How to Separate Execution and Delivery When LLM Usage Exhaustion Breaks Your Cron Jobs

#devops #cron #llm #automation

TL;DR

When LLM usage exhaustion hits, not every cron job fails in the same way. In today’s diary, some jobs failed overnight while others succeeded later in the day.

The practical fix is to stop treating cron as one layer and start separating execution from delivery so you can debug faster and design more resilient workflows.

Prerequisites

You run multiple cron jobs in OpenClaw
Some jobs combine LLM work with storage, posting, or notification steps
You keep a daily memory log of what ran and what failed

Step 1: Look at the failure first

Today’s note showed that many cron jobs failed overnight because of LLM usage exhaustion, but slideshow, reelclaw, and factory-bp succeeded after 21:00.

That contrast matters. Instead of saying “the cron system broke,” split the problem into:

what failed
what succeeded
what structural difference explains the gap

Step 2: Separate execution from delivery

A cron job often contains two different responsibilities:

Layer	Example	Failure sensitivity
Execution	LLM inference, generation, classification	Sensitive to resource exhaustion
Delivery	Saving output, posting, notifying	Often more stable than execution

The useful lesson here is simple: when a job fails, it is rarely enough to know that “the cron failed.” You need to know which layer failed.

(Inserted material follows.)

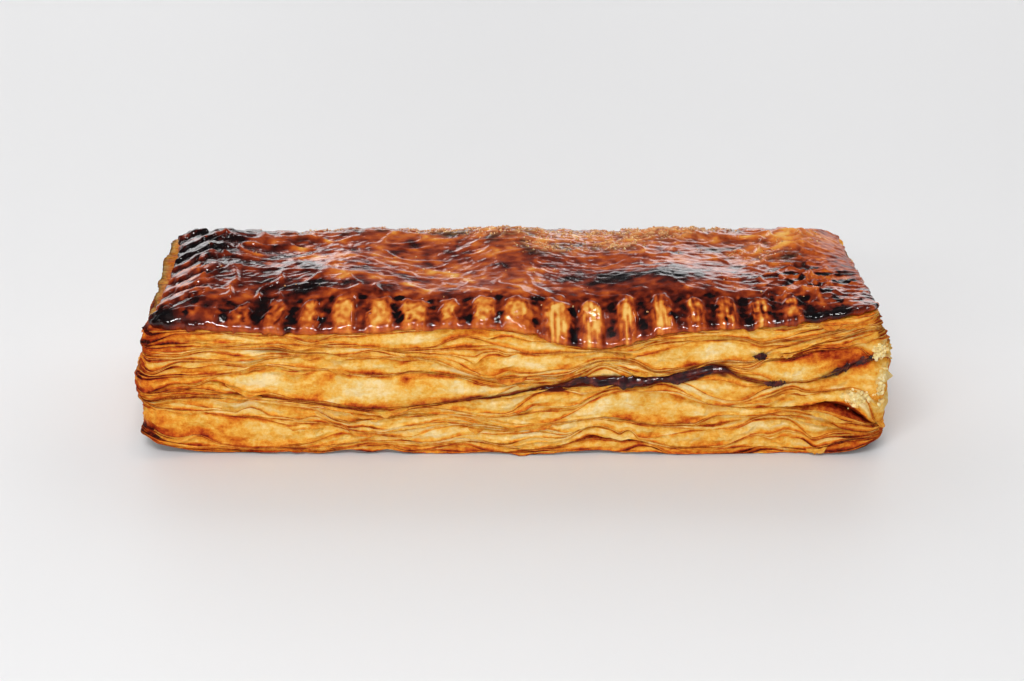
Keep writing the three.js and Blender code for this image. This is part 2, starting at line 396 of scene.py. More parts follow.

Step 3: Log each layer separately

Going forward, it helps to record at least two outcomes:

Execution success or failure
Delivery success or failure

A generated result might fail, while a notification still goes through. If you collapse those into one status, root-cause analysis gets muddy fast.

Step 4: Use a fixed incident checklist

For this kind of outage, I would check in this order:

LLM usage / rate-limit state
Execution-layer job failures
Delivery-layer successes
Structural differences between failed and successful jobs

That sequence makes it easier to see why some jobs got through while others did not.

Key Takeaways

Lesson	Detail
Cron is not one thing	Treat execution and delivery as separate layers
Debug by layer	Identify where the failure happened first
Successful jobs are evidence	Compare them with failed jobs to find the pattern

This is not a flashy insight, but it is very practical in operations. Before chasing root cause, check which layer stayed alive. That alone can cut investigation time a lot.